Ukraine faces a critical shortage of air-defense interceptors after Russia launched one of its largest aerial assaults on the nation Sunday. President Volodymyr Zelensky reported the attack involved 68 missiles and 351 strike drones targeting Kyiv and surrounding regions. The barrage killed at least 23 people in the Kyiv region alone.
Ukrainian officials have repeatedly warned that their supply of interceptor missiles cannot sustain the current pace of Russian attacks. The country relies heavily on Western-supplied air-defense systems, including Patriot batteries and NASAMS platforms, but these weapons require a steady flow of ammunition that has proven difficult to maintain. Each Russian strike requires multiple interceptors to neutralize the incoming threat, depleting stocks faster than they can be replenished.
The scale of Sunday's assault underscores the asymmetry Russia has engineered in this conflict. Moscow can produce missiles domestically and sustains attack operations at a relentless tempo, while Ukraine scrambles to defend against waves that sometimes number in the hundreds. Western allies, particularly the United States and European NATO members, have struggled to match Ukraine's demand for air-defense munitions.
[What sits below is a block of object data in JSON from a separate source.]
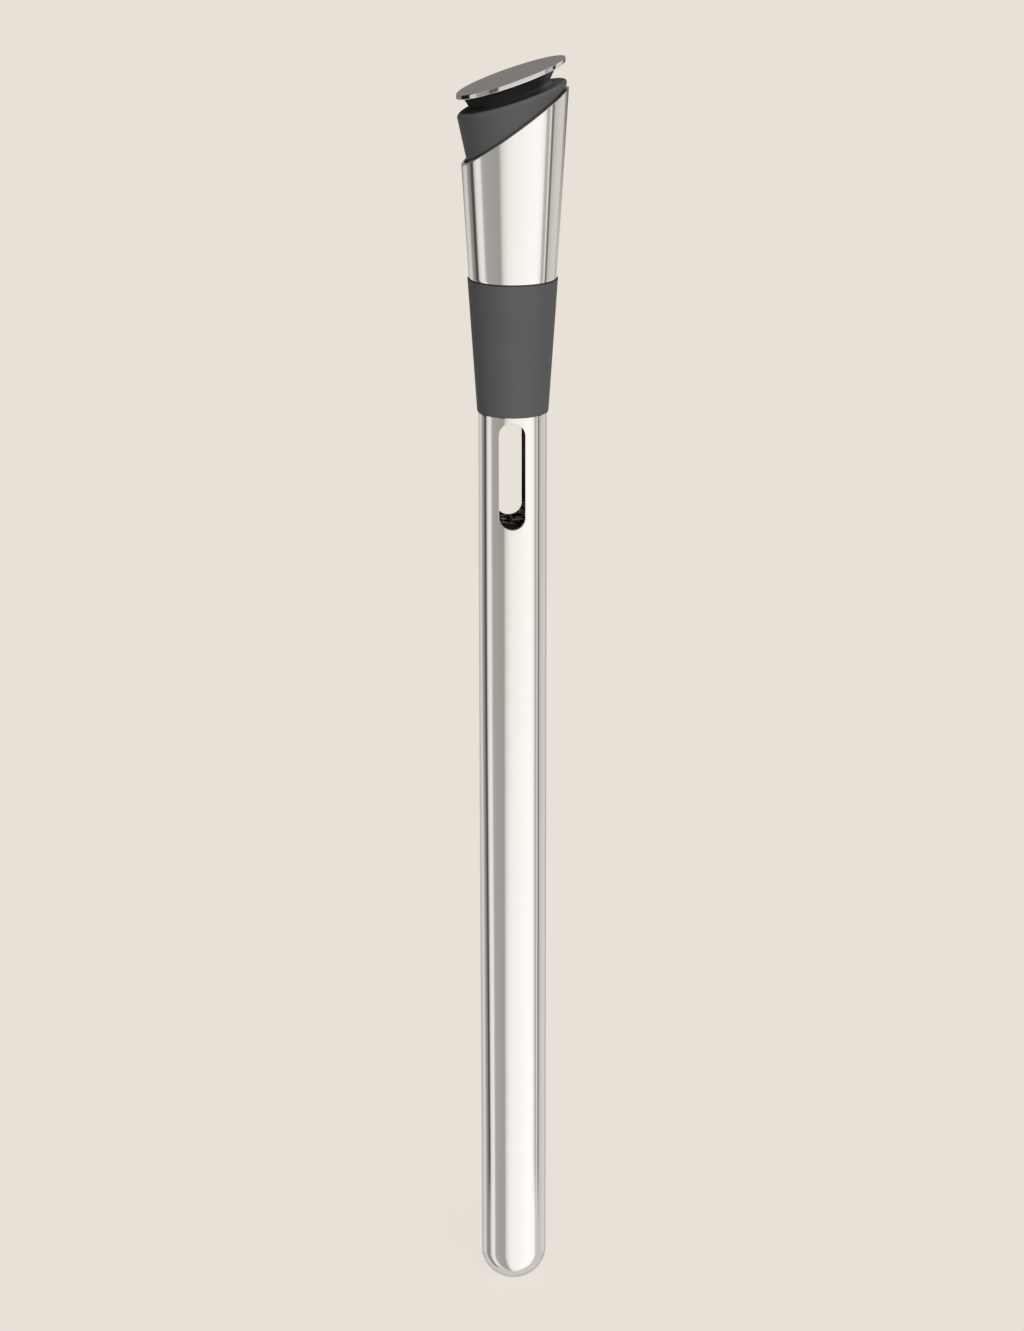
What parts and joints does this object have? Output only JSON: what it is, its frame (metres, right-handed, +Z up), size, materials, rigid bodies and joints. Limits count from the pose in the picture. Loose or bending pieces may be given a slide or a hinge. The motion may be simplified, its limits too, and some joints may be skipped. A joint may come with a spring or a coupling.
{
  "type": "wine chiller pourer",
  "caption": "Gel-filled steel rod that hangs in a wine bottle's neck by a tapered silicone sleeve, with a slanted pouring lip closed by a stopper with a slanted steel cap.",
  "frame": {"origin": "on the rod's axis, at the lower edge of the tapered sleeve, where the bottle's mouth starts to grip it", "axes": "+Z up along the rod's axis towards the cap, +X towards the pouring lip"},
  "size_m": [0.0277, 0.027, 0.3235],
  "materials": {
    "polished_steel": "mirror-polished stainless steel",
    "satin_steel": "satin stainless steel",
    "silicone": "matte dark grey silicone",
    "black_rubber": "smooth",
    "black_plastic": "fine moulded",
    "gel": "clear cooling gel"
  },
  "bodies": {
    "root": {"chill_rod": "polished_steel", "inlet_tube": "polished_steel", "neck_collar": "polished_steel", "cooling_gel": "gel", "gel_bulkhead": "black_plastic", "neck_sleeve": "silicone", "spout_shell": "polished_steel", "pourer_core": "black_plastic", "stem_oring": "black_rubber", "stopper_plug": "silicone", "stopper_cap": "satin_steel"}
  },
  "joints": []
}
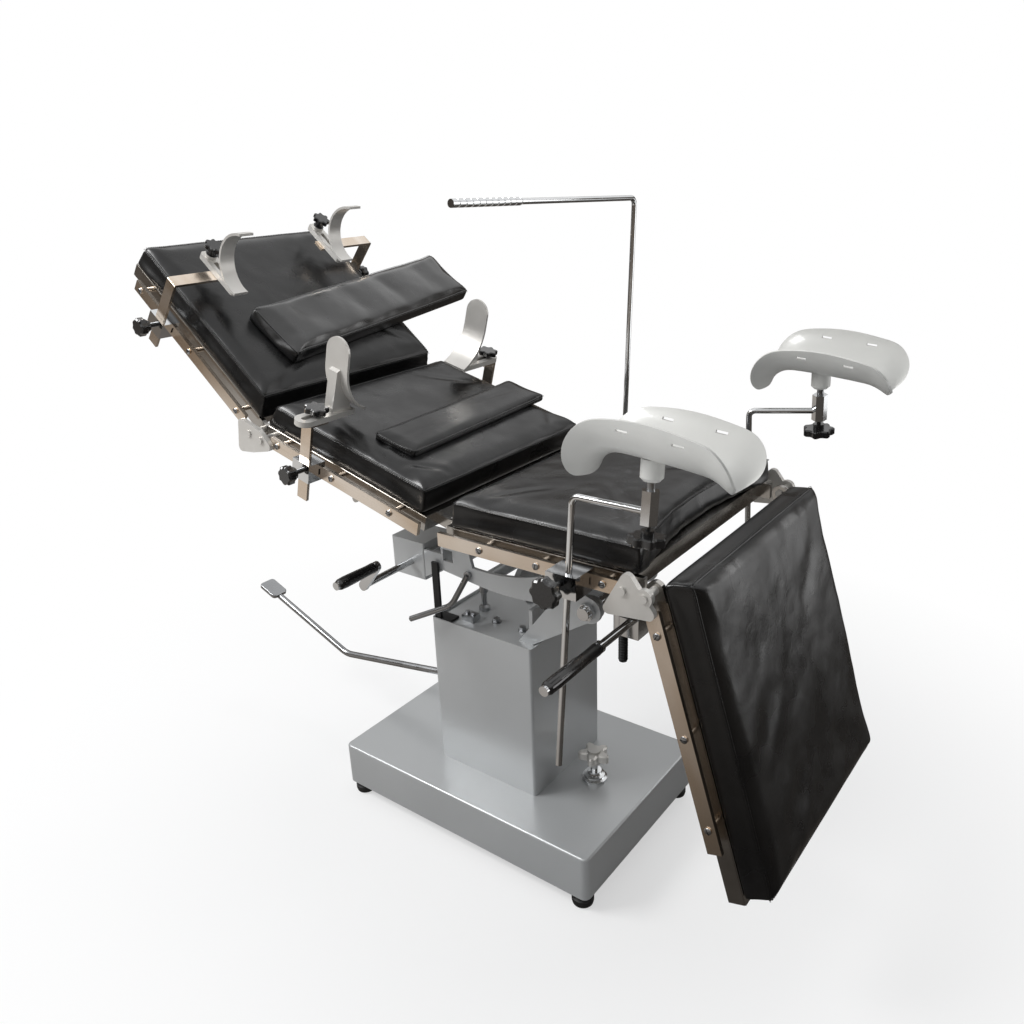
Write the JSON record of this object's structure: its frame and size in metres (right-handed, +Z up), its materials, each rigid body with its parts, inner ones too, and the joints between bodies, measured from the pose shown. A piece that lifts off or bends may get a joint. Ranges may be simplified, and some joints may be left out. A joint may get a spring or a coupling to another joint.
{
  "type": "operating table",
  "caption": "Manual hydraulic operating table with jointed back, head and leg sections, kidney bridge, padded top, side rails, leg holders, side and shoulder supports and a screen frame.",
  "frame": {"origin": "on the floor under the middle of the base", "axes": "+X to the foot end, -Y the side of the cranks, +Z up"},
  "size_m": [1.5389, 0.9405, 1.3023],
  "materials": {
    "grey_paint": "satin silver-grey enamel over sheet steel",
    "frame_paint": "satin silver-grey enamel over welded steel bar",
    "dark_steel": "blackened steel",
    "black_leatherette": "black PVC leatherette, semi-gloss",
    "stainless": "drawn stainless steel bar",
    "chrome": "chrome plated steel",
    "cast_aluminium": "cast aluminium, bare",
    "painted_tube": "silver-grey enamel over steel tube",
    "black_bakelite": "moulded phenolic, polished",
    "black_screw": "blackened and greased screw thread",
    "shell_plastic": "light grey moulded plastic",
    "black_rubber": "moulded black rubber"
  },
  "bodies": {
    "base": {"base_cover": "grey_paint", "base_plate": "dark_steel", "feet": "black_rubber", "column_cover": "grey_paint", "hydraulic_cylinder": "dark_steel", "lock_flange": "chrome"},
    "pedal": {"foot_pedal": "painted_tube"},
    "floor_lock": {"floor_lock_knob": "cast_aluminium"},
    "lift_head_body": {"ram": "chrome", "lift_head": "grey_paint", "head_fittings": "dark_steel", "pivot_pin": "chrome", "guide_post": "dark_steel"},
    "cradle_body": {"cradle": "grey_paint", "gearbox": "grey_paint"},
    "roll_lever": {"side_tilt_lever": "chrome"},
    "tilt_crank_body": {"tilt_crank": "chrome"},
    "tilt_grip_body": {"tilt_crank_grip": "black_bakelite"},
    "seat": {"seat_frame": "frame_paint", "seat_pad": "black_leatherette", "seat_rails": "stainless", "leg_hinge_castings": "chrome", "leg_gearbox": "chrome", "seat_clamps": "chrome", "seat_knobs": "black_bakelite"},
    "leg_crank_body": {"leg_crank": "chrome"},
    "leg_grip_body": {"leg_crank_grip": "black_bakelite"},
    "leg_screw_body": {"leg_screw": "black_screw"},
    "back": {"back_frame": "frame_paint", "back_pad": "black_leatherette", "back_rails": "stainless", "head_hinge_castings": "chrome", "back_clamps": "chrome", "back_knobs": "black_bakelite"},
    "kidney_bridge": {"kidney_pad": "black_leatherette", "kidney_lift": "chrome"},
    "head": {"head_frame": "frame_paint", "head_pad": "black_leatherette", "head_rails": "stainless", "arm_board_pad": "black_leatherette", "head_clamps": "chrome", "head_knobs": "black_bakelite"},
    "leg": {"leg_frame": "frame_paint", "leg_pad": "black_leatherette", "leg_rails": "stainless"},
    "screen": {"screen_rod": "chrome"},
    "near_holder": {"near_holder_rod": "chrome"},
    "near_shell": {"near_holder_shell": "shell_plastic"},
    "near_star": {"near_holder_star": "black_bakelite"},
    "near_shoulder": {"near_shoulder_bar": "stainless"},
    "near_blade": {"near_shoulder_blade": "cast_aluminium"},
    "near_post": {"near_side_post": "stainless"},
    "near_paddle": {"near_side_paddle": "cast_aluminium"},
    "far_holder": {"far_holder_rod": "chrome"},
    "far_shell": {"far_holder_shell": "shell_plastic"},
    "far_star": {"far_holder_star": "black_bakelite"},
    "far_shoulder": {"far_shoulder_bar": "stainless"},
    "far_blade": {"far_shoulder_blade": "cast_aluminium"},
    "far_post": {"far_side_post": "stainless"},
    "far_paddle": {"far_side_paddle": "cast_aluminium"}
  },
  "joints": [
    {"name": "lift", "type": "slide", "parent": "base", "child": "lift_head_body", "axis": [0, 0, 1], "range_m": [0, 0.25]},
    {"name": "tilt", "type": "hinge", "parent": "lift_head_body", "child": "cradle_body", "pos_m": [0.262, 0, 0.588], "axis": [0, 1, 0], "range_deg": [-12, 15]},
    {"name": "roll", "type": "hinge", "parent": "cradle_body", "child": "seat", "pos_m": [0.15, 0, 0.69], "axis": [1, 0, 0], "range_deg": [-10, 10]},
    {"name": "back", "type": "hinge", "parent": "seat", "child": "back", "pos_m": [0.04, 0, 0.744], "axis": [0, 1, 0], "range_deg": [-15.3, 30]},
    {"name": "head", "type": "hinge", "parent": "back", "child": "head", "pos_m": [-0.42202, 0, 0.8704], "axis": [0, 1, 0], "range_deg": [-34, 15]},
    {"name": "leg", "type": "hinge", "parent": "seat", "child": "leg", "pos_m": [0.47, 0, 0.744], "axis": [0, 1, 0], "range_deg": [-73, 15]},
    {"name": "kidney", "type": "slide", "parent": "back", "child": "kidney_bridge", "axis": [0.2639, 0, 0.9646], "range_m": [0, 0.05]},
    {"name": "pedal", "type": "hinge", "parent": "base", "child": "pedal", "pos_m": [-0.072, 0, 0.269], "axis": [0, 1, 0], "range_deg": [-10, 0], "stiffness_Nm_per_rad": 60, "springref_deg": 9.17},
    {"name": "floor_lock", "type": "hinge", "parent": "base", "child": "floor_lock", "pos_m": [0.206, 0, 0.186], "axis": [0, 0, 1], "range_deg": [-180, 180]},
    {"name": "roll_lever", "type": "hinge", "parent": "cradle_body", "child": "roll_lever", "pos_m": [-0.018, -0.11, 0.59], "axis": [0, 1, 0], "range_deg": [-12, 12]},
    {"name": "near_holder_height", "type": "slide", "parent": "seat", "child": "near_holder", "axis": [0, 0.1132, 0.9936], "range_m": [-0.05, 0.2]},
    {"name": "far_holder_height", "type": "slide", "parent": "seat", "child": "far_holder", "axis": [0, -0.1132, 0.9936], "range_m": [-0.05, 0.2]},
    {"name": "near_shell_turn", "type": "hinge", "parent": "near_holder", "child": "near_shell", "pos_m": [0.478, -0.28489, 0.90297], "axis": [0, 0.1132, 0.9936], "range_deg": [-45, 45]},
    {"name": "far_shell_turn", "type": "hinge", "parent": "far_holder", "child": "far_shell", "pos_m": [0.50228, 0.32838, 0.90793], "axis": [0, -0.1132, 0.9936], "range_deg": [-45, 45]},
    {"name": "near_star_turn", "type": "hinge", "parent": "near_holder", "child": "near_star", "pos_m": [0.478, -0.29055, 0.85329], "axis": [0, 0.1132, 0.9936], "continuous": true},
    {"name": "far_star_turn", "type": "hinge", "parent": "far_holder", "child": "far_star", "pos_m": [0.50228, 0.33404, 0.85825], "axis": [0, -0.1132, 0.9936], "continuous": true},
    {"name": "near_shoulder_height", "type": "slide", "parent": "head", "child": "near_shoulder", "axis": [0.6428, 0, 0.766], "range_m": [-0.02, 0.04]},
    {"name": "near_blade_reach", "type": "slide", "parent": "near_shoulder", "child": "near_blade", "axis": [0.766, 0, -0.6428], "range_m": [-0.015, 0.015]},
    {"name": "near_post_height", "type": "slide", "parent": "back", "child": "near_post", "axis": [0.2639, 0, 0.9646], "range_m": [0, 0.05]},
    {"name": "near_paddle_reach", "type": "slide", "parent": "near_post", "child": "near_paddle", "axis": [0, 1, 0], "range_m": [-0.006, 0.028]},
    {"name": "far_shoulder_height", "type": "slide", "parent": "head", "child": "far_shoulder", "axis": [0.6428, 0, 0.766], "range_m": [-0.02, 0.04]},
    {"name": "far_blade_reach", "type": "slide", "parent": "far_shoulder", "child": "far_blade", "axis": [0.766, 0, -0.6428], "range_m": [-0.015, 0.015]},
    {"name": "far_post_height", "type": "slide", "parent": "back", "child": "far_post", "axis": [0.2639, 0, 0.9646], "range_m": [0, 0.05]},
    {"name": "far_paddle_reach", "type": "slide", "parent": "far_post", "child": "far_paddle", "axis": [0, 1, 0], "range_m": [-0.01, 0.024]},
    {"name": "screen_turn", "type": "hinge", "parent": "seat", "child": "screen", "pos_m": [0.104, 0.288, 0.744], "axis": [0.0384, 0, 0.9993], "range_deg": [0, 90]},
    {"name": "tilt_crank_turn", "type": "hinge", "parent": "cradle_body", "child": "tilt_crank_body", "pos_m": [-0.174, -0.18, 0.582], "axis": [0, 1, 0], "continuous": true},
    {"name": "tilt_grip_spin", "type": "hinge", "parent": "tilt_crank_body", "child": "tilt_grip_body", "pos_m": [-0.133, -0.3, 0.634], "axis": [0, 1, 0], "continuous": true},
    {"name": "leg_crank_turn", "type": "hinge", "parent": "seat", "child": "leg_crank_body", "pos_m": [0.408, -0.25, 0.655], "axis": [0, 1, 0], "continuous": true},
    {"name": "leg_grip_spin", "type": "hinge", "parent": "leg_crank_body", "child": "leg_grip_body", "pos_m": [0.408, -0.376, 0.655], "axis": [0, 1, 0], "continuous": true},
    {"name": "leg_screw_turn", "type": "hinge", "parent": "seat", "child": "leg_screw_body", "pos_m": [0.388, -0.2, 0.645], "axis": [0, 0, 1], "continuous": true}
  ],
  "couplings": [
    {"joint": "tilt_crank_turn", "follows": "tilt", "ratio": -36},
    {"joint": "leg_crank_turn", "follows": "leg", "ratio": -36},
    {"joint": "leg_screw_turn", "follows": "leg", "ratio": -36}
  ]
}
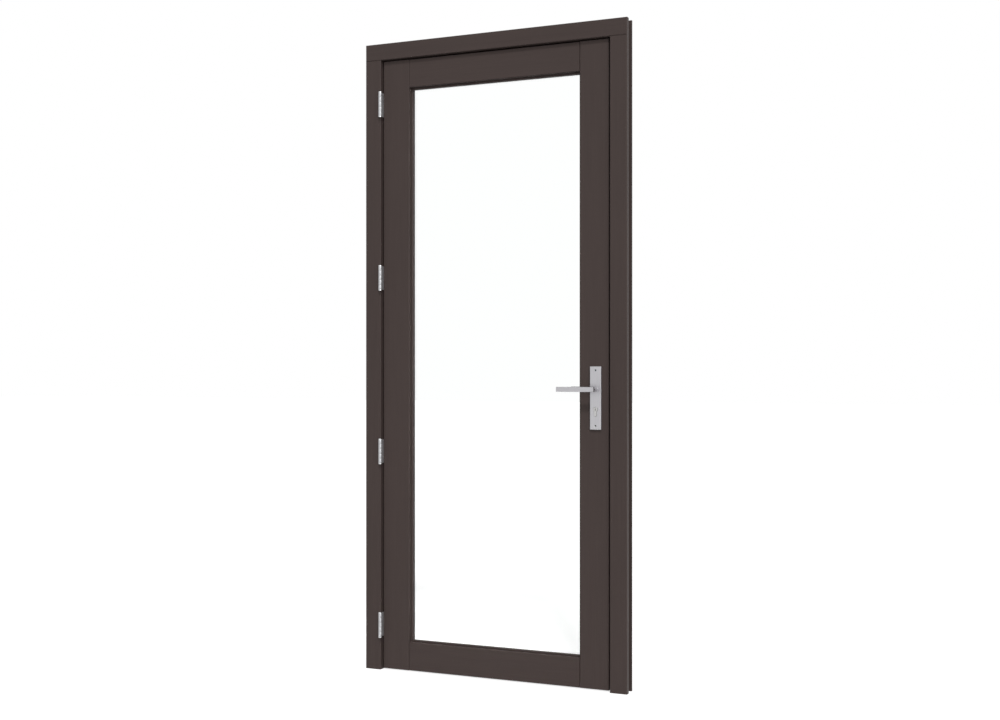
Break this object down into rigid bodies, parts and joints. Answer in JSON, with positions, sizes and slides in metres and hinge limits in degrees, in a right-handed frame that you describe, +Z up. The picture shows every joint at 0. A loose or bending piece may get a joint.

Zelensky's public acknowledgment of the shortage serves dual purposes. It highlights Ukraine's immediate vulnerability and signals to Western partners that more aid is urgently needed. The interceptor gap represents one of the war's most pressing logistical challenges. Without a sustained flow of these systems, Ukraine cannot maintain the air-defense umbrella that protects civilian populations and military infrastructure from continuous bombardment.
Russia has deliberately escalated attacks on civilian targets in recent months, making interceptor availability a matter of survival for Ukrainian cities. The shortage threatens to erode Ukraine's ability to absorb future barrages without catastrophic casualties.